Before most Yale students had even woken up Saturday morning, Connecticut timber framer Brendan Matthews called out to rouse the assembled to action: “On the count of three. One, two, three, lift!”

Cheers rang out as the first of the two wooden frames, which had been assembled with joints, pegs, straps and mallets 10 minutes before, was lifted into the air and affixed to pre-installed cement piers.

“It just grew out of the ground,” Marissa Grunes ’10 said, staring up at her handiwork.

By the afternoon, the structure was largely finished, although Matthews will spend the next few weeks adding a rubber membrane to the roof, gutters and a closet.

Later in the evening, workers and other visitors to the Yale Farm shed their gloves to join hands and contra-dance to live music under the newly raised roof. Throughout the day, workers also restrung vegetable beds, hoed and munched on local food.

“The Yale Farm has always been an educational space, and the thing that we really needed was a roof over our heads,” said Anastatia Curley, communications coordinator of the Yale Sustainable Food Project, which organized Saturday’s all-day event. “We needed protection from the sun in the summer and from the snow and the rain for the rest of the year.”

The project was the brainchild of YSFP Co-director Josh Viertel, who began planning the new structure in the summer of 2006, after the YSFP received the George and Shelly Lazarus Fund for Sustainable Food and Agriculture at Yale.

The need for a covered space had already been under discussion that summer, said Anya Kaplan-Seem ’08, who was a farm intern at the time and returned for the raising Saturday.

With funding secured, Veirtel began a series of meetings with architects and the University Planning and President’s offices to settle on the location, design and materials for the building.

Although many details were open to discussion, the one thing Viertel did know from the start was that the structure would not be built like others on campus.

“Typically when Yale builds a building, they hire a general contractor and hand over the responsibility,” Viertel said. “But doing it that way would miss an opportunity to strengthen our community.

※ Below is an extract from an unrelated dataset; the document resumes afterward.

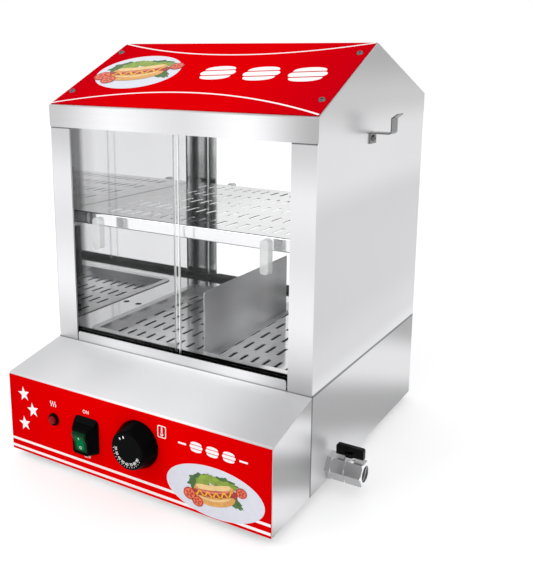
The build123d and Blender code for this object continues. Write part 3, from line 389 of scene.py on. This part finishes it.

We thought, ‘Let’s not use a crane to lift it. Let’s use the hands of Yale students.’”

It took Viertel about a year to find a timber framer in the Connecticut area. He discovered and contacted Matthews through the Timber Framers Guild of North America last year. By the spring of 2008, the designs were finalized, said YSFP Co-director Melina Shannon-DiPietro.

Now, less than three weeks into the school year, Viertel’s vision has finally been realized.

One alumnus even travelled down from Massachusetts Saturday to join in the building effort.

“It was something we always wanted,” said Lucas Dreier ’04, one of the student founders of the farm.

“The pavilion definitely lends the farm more permanence ,” Dreier said, peering up at the structure at dusk on Saturday. “It’s pretty amazing to see how far it’s come.”

Comments

  • Anonymous

    Darn. That's 2,000 fingers.

    P.S.
    For all you pedants, I consider a thumb to be a finger.

  • Once and future farmer

    Looks to me as though the "Yale Farm" is a play-farm for rich Yale kids. Real farmers do not have the time for pretty post and beam structures. The equipment is well-used and rundown, the buildings always need paint and the fences are adequate at best. I know…I spent my younger years on a large dairy farm.

    If these students want a real farm experience, try working on a real farm. Or…join a custom harvesting crew for a season and see our nation's breadbasket first-hand.